According to a recent report by the Williams Institute, an LGBT think tank at the UCLA School of Law, about 10 percent of California’s LGBT population lives in this farm region between Stockton and Bakersfield. LGBT households in rural areas are twice as likely to live in poverty than those in urban areas.
At least 20 tables were set up to provide resources. These included the Cultivating Change Foundation, an advocacy group for minorities in agriculture.
“You do have gay farmers who are growing your food,” says Marcus Hollan, who co-founded the group. “You have lesbian agricultural teachers in your high schools and your colleges teaching youth. It’s time we start recognizing them but also celebrating them.”
Hollan says there are many unsung heroes in agriculture who lead by example and provide inspiration to young people to say, "I don’t have to leave the farm, I can still be a farmer and be my authentic self."

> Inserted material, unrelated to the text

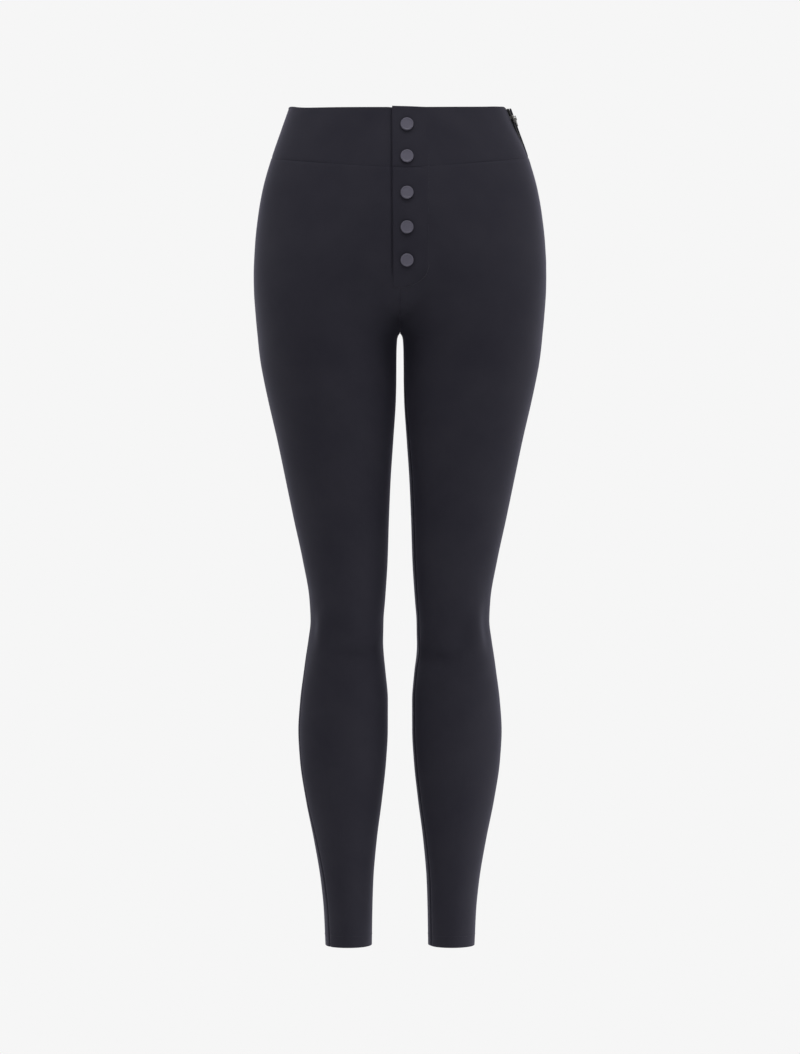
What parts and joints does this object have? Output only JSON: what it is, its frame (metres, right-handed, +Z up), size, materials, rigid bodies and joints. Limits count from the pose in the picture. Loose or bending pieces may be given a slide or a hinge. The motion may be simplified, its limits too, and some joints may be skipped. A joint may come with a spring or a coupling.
{
  "type": "skinny trousers",
  "caption": "High-waisted skinny trousers with a wide shaped waistband, a lapped button placket and a zip in the left side seam.",
  "frame": {"origin": "middle of the waist opening, level with the waist edge at the side seams", "axes": "+Z up out of the waist opening, -Y towards the wearer's front, +X towards the wearer's left"},
  "size_m": [0.3446, 0.2278, 0.9841],
  "materials": {
    "cloth": "smooth matt stretch twill, near-black ink navy",
    "button": "matt dark violet-grey snap caps",
    "zip_tape": "black woven zip tape",
    "zip_coil": "black nylon coil",
    "zip_metal": "nickel plated"
  },
  "bodies": {
    "trousers": {"front_left": "cloth", "front_right": "cloth", "back_left": "cloth", "back_right": "cloth", "waistband_front_left": "cloth", "waistband_front_right": "cloth", "waistband_back": "cloth", "placket_band": "cloth", "placket_front": "cloth", "hem_left": "cloth", "hem_right": "cloth", "button_1": "button", "button_2": "button", "button_3": "button", "button_4": "button", "button_5": "button", "zip_tape_front": "zip_tape", "zip_tape_back": "zip_tape", "zip_chain": "zip_coil", "zip_teeth_front": "zip_coil", "zip_teeth_back": "zip_coil", "zip_stop": "zip_metal", "zip_slider": "zip_metal"},
    "zip_pull": {"zip_pull": "zip_metal"}
  },
  "joints": [
    {"name": "zip_pull_hinge", "type": "hinge", "parent": "trousers", "child": "zip_pull", "pos_m": [0.13512, -0.02112, -0.01177], "axis": [-0.2234, -0.9648, -0.1384], "range_deg": [0, 150]}
  ]
}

Justin Kamimoto spoke at the summit as part of the LGBT youth panel. The Fresno State student says the USDA has taken big strides to be LGBT-inclusive in its hiring practices, programming and internships. “They look at areas like the Central Valley that are very agricultural-based,” he says. “They want to bring the best and brightest people to their organization.”
Kamimoto was at the summit sharing information about his online organization, MY LGBT PLUS. It’s a community resource “dedicated to connecting, interacting and supporting our LGBT community,” he says. “We’re here to support our rural pride community. We know that the [people in the] outskirts of the Central Valley are oftentimes the ones forgotten about and we want to make sure resources are available to them.”
Christine Chavez helped arrange the summit. She works for the USDA but she knows a bit about organizing from the late Cesar Chavez.
“My grandfather instilled in us that it wasn’t just about a farmworker issue, it was about poverty, about continuing to do outreach to people who need it the most,” the younger Chavez says. “So that’s what we’re trying to do here.”
She says people face many different issues. Isolation is one theme that comes up frequently, especially for folks in some of the smaller communities like Ridgecrest and Taft.
But there are also practical questions about farm loans, she says. And the perennial subject in the Central Valley: water.